Stated task
Only the lines from the one containing "pcb_board();" through the one containing "imported = [obj" are to be copied, exactly and with both ends kept.

[Saved entries]
^^^^
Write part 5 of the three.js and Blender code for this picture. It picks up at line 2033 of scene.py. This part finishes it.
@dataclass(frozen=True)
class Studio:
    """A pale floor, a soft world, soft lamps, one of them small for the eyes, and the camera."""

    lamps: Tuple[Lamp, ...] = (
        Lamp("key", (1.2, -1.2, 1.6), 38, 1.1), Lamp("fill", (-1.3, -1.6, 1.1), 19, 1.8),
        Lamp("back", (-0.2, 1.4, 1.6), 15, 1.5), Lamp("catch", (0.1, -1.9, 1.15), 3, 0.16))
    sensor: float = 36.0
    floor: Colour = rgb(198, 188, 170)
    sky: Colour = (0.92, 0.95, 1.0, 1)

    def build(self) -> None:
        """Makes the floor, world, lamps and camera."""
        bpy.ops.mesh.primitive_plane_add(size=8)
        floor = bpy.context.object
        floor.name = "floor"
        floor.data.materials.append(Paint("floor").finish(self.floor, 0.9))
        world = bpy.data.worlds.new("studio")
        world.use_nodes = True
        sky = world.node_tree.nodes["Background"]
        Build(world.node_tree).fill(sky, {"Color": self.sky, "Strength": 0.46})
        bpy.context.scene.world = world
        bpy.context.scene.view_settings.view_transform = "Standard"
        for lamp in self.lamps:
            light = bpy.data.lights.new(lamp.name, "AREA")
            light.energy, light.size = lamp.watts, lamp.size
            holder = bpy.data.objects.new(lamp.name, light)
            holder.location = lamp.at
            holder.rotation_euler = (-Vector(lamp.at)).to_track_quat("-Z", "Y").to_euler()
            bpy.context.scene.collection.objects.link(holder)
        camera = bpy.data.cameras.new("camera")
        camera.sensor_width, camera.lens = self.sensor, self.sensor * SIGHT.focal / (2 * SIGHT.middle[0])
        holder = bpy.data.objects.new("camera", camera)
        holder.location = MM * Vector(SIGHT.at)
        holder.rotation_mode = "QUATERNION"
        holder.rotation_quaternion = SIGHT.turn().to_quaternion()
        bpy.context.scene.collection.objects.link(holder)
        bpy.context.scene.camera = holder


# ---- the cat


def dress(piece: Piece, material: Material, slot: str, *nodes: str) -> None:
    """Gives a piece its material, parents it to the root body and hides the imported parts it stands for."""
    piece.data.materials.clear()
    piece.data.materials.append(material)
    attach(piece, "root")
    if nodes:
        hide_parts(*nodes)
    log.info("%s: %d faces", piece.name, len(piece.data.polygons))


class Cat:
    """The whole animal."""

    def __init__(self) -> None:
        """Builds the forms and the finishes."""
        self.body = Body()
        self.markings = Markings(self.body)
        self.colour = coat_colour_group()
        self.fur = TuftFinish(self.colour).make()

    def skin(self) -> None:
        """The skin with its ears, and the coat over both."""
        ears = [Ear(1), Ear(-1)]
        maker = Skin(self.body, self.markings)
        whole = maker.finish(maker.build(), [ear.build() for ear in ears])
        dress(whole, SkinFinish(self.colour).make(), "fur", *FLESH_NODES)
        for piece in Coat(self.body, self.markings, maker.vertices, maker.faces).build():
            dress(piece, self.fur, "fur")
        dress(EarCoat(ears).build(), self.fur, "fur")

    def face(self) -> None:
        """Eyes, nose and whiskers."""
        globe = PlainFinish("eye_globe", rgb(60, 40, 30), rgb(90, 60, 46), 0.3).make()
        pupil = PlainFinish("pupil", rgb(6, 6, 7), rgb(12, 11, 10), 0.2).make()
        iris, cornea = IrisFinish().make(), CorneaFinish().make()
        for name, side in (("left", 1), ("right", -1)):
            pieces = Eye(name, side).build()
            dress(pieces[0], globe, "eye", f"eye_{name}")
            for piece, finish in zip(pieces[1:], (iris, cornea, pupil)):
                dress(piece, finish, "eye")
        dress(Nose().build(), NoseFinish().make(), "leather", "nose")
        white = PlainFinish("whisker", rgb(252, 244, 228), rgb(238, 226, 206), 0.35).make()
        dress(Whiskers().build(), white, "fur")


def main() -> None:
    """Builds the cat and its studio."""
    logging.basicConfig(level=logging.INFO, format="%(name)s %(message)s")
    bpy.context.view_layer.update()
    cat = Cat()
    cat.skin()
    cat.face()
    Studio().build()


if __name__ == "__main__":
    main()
^^^^
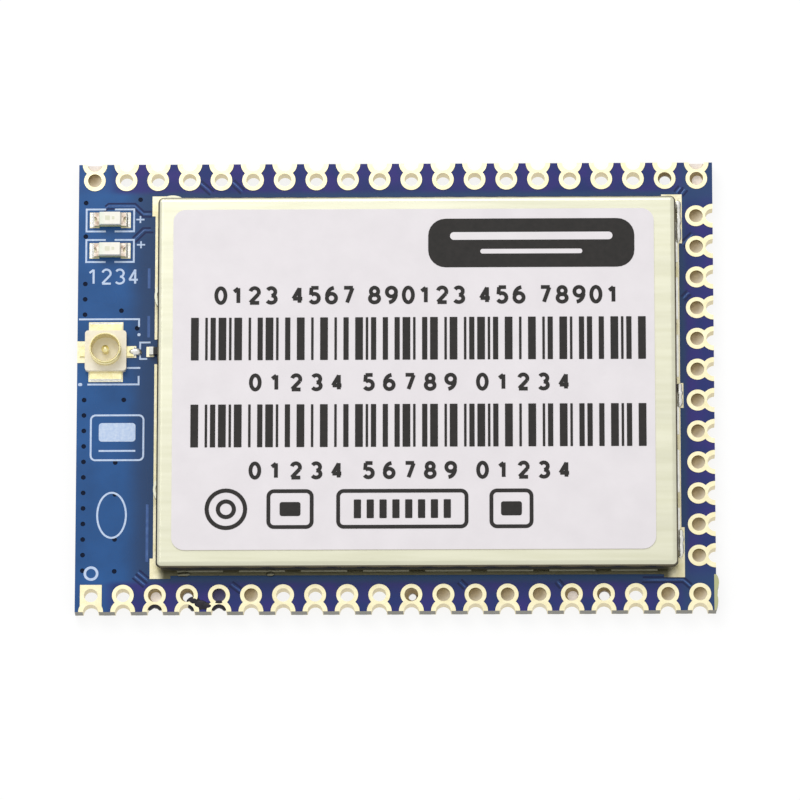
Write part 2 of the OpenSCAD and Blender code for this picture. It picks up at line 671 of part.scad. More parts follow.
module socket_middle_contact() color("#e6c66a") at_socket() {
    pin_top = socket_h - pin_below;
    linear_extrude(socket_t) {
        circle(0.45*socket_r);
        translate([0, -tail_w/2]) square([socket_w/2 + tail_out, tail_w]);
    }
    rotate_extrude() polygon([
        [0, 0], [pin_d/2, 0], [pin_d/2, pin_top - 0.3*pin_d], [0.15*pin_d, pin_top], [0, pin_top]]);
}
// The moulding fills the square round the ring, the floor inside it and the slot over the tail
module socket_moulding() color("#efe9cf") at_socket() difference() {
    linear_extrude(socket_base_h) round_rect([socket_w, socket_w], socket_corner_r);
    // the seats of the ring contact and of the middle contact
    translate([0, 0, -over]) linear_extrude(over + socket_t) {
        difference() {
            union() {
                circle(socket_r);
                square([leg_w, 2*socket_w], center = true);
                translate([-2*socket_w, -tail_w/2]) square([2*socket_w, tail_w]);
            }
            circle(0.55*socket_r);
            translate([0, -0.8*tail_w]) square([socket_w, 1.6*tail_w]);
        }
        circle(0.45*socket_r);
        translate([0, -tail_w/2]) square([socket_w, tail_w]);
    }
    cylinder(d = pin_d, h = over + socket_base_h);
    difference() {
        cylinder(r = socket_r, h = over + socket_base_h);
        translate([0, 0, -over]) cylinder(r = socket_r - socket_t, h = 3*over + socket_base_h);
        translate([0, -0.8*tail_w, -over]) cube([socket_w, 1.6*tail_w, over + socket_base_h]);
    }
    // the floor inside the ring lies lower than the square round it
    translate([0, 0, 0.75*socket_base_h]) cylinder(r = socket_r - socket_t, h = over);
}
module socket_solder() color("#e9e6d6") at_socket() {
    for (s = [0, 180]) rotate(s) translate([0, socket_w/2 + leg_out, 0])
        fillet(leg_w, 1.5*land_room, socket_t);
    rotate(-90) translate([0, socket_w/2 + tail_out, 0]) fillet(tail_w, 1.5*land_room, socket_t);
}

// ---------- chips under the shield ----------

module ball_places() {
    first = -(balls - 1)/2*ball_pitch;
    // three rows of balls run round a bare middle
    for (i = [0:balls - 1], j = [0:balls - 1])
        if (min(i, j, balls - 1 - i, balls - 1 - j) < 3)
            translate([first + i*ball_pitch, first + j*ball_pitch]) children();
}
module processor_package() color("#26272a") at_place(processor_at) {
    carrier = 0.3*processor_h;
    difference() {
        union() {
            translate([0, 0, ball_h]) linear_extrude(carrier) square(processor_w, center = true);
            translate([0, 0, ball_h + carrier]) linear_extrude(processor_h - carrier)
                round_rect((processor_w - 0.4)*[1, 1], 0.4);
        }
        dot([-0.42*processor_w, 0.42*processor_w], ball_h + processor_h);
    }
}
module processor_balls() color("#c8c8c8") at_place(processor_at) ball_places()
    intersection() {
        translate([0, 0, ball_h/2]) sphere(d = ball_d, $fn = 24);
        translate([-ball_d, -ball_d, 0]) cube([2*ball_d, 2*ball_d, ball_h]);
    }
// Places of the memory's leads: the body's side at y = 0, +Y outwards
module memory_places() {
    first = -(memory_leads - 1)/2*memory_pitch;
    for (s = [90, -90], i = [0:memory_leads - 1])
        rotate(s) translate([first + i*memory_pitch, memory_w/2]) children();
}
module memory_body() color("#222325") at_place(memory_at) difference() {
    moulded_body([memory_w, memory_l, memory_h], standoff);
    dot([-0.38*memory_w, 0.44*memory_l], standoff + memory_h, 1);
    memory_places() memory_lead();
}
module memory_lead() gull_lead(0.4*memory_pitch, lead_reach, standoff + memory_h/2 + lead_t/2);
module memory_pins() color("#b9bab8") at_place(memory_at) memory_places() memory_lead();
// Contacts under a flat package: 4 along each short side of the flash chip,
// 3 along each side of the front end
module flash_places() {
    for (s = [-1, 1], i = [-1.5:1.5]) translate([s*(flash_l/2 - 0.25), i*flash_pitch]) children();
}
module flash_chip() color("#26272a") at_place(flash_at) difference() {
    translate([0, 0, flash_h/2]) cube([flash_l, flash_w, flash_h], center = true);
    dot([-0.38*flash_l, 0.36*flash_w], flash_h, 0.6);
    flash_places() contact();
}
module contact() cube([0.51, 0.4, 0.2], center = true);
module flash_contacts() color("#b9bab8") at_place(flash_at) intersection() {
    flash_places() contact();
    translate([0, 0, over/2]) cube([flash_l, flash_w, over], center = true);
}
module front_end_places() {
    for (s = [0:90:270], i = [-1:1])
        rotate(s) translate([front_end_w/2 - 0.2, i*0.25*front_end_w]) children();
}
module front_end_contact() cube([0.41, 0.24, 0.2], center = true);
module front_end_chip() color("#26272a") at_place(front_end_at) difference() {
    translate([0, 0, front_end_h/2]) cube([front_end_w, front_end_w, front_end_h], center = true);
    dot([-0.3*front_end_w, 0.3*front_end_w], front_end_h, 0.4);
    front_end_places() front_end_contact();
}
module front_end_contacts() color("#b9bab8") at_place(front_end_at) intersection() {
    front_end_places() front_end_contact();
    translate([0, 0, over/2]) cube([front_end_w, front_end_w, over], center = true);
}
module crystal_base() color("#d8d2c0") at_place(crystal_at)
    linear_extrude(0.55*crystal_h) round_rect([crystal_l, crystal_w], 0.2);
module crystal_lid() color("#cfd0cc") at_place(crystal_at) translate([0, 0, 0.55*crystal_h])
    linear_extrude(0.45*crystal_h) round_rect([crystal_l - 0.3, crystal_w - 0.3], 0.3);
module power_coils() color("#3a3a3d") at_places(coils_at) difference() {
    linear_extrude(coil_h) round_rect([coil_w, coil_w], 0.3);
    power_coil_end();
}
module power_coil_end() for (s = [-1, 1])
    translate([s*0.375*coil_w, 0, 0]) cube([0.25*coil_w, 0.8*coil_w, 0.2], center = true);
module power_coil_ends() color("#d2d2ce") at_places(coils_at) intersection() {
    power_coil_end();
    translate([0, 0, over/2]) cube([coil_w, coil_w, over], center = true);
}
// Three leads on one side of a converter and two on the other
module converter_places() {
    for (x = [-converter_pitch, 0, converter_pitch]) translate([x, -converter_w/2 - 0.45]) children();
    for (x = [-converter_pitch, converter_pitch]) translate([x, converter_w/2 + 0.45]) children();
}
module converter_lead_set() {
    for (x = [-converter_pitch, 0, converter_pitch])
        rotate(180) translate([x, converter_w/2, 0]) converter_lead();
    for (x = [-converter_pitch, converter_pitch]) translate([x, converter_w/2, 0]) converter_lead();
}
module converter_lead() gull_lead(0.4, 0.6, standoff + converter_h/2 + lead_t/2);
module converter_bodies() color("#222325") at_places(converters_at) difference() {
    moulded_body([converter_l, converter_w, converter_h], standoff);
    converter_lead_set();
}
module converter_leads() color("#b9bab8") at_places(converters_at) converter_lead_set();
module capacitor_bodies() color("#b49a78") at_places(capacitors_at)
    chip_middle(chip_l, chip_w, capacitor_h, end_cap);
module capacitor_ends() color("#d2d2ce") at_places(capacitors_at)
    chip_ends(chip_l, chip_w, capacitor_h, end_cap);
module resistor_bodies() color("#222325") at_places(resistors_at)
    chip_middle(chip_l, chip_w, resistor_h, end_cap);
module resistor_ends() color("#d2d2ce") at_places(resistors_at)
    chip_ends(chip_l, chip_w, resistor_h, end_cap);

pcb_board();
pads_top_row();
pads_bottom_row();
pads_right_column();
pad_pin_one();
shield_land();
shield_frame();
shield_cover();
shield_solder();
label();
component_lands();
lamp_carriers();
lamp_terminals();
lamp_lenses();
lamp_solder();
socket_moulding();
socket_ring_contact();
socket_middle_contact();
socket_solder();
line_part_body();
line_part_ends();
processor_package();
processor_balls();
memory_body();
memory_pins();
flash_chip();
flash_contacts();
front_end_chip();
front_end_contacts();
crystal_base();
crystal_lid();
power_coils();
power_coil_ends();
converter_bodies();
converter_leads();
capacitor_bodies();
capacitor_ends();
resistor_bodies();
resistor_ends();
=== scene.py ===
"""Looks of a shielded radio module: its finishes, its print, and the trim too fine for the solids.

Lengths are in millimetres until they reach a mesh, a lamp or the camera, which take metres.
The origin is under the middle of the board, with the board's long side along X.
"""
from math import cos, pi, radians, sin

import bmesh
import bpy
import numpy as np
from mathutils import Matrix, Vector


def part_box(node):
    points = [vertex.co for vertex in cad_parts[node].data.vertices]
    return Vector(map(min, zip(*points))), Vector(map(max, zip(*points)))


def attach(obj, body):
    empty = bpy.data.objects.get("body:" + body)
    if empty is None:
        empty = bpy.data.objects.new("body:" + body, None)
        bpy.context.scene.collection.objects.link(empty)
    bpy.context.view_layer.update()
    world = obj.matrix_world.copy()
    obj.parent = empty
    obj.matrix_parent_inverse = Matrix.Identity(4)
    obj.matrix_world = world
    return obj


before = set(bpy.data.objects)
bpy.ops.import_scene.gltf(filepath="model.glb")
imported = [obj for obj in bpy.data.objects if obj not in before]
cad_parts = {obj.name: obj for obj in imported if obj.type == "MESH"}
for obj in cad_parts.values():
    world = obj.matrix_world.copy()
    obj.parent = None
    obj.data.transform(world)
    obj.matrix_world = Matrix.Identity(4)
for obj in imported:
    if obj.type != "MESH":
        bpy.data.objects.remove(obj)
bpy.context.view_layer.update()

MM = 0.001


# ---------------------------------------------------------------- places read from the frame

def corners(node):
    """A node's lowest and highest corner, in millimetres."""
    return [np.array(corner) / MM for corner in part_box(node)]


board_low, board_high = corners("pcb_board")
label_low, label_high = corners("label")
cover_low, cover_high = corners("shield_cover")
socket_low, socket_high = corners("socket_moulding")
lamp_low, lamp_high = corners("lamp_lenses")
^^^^
Finished answer
pcb_board();
pads_top_row();
pads_bottom_row();
pads_right_column();
pad_pin_one();
shield_land();
shield_frame();
shield_cover();
shield_solder();
label();
component_lands();
lamp_carriers();
lamp_terminals();
lamp_lenses();
lamp_solder();
socket_moulding();
socket_ring_contact();
socket_middle_contact();
socket_solder();
line_part_body();
line_part_ends();
processor_package();
processor_balls();
memory_body();
memory_pins();
flash_chip();
flash_contacts();
front_end_chip();
front_end_contacts();
crystal_base();
crystal_lid();
power_coils();
power_coil_ends();
converter_bodies();
converter_leads();
capacitor_bodies();
capacitor_ends();
resistor_bodies();
resistor_ends();
=== scene.py ===
"""Looks of a shielded radio module: its finishes, its print, and the trim too fine for the solids.

Lengths are in millimetres until they reach a mesh, a lamp or the camera, which take metres.
The origin is under the middle of the board, with the board's long side along X.
"""
from math import cos, pi, radians, sin

import bmesh
import bpy
import numpy as np
from mathutils import Matrix, Vector


def part_box(node):
    points = [vertex.co for vertex in cad_parts[node].data.vertices]
    return Vector(map(min, zip(*points))), Vector(map(max, zip(*points)))


def attach(obj, body):
    empty = bpy.data.objects.get("body:" + body)
    if empty is None:
        empty = bpy.data.objects.new("body:" + body, None)
        bpy.context.scene.collection.objects.link(empty)
    bpy.context.view_layer.update()
    world = obj.matrix_world.copy()
    obj.parent = empty
    obj.matrix_parent_inverse = Matrix.Identity(4)
    obj.matrix_world = world
    return obj


before = set(bpy.data.objects)
bpy.ops.import_scene.gltf(filepath="model.glb")
imported = [obj for obj in bpy.data.objects if obj not in before]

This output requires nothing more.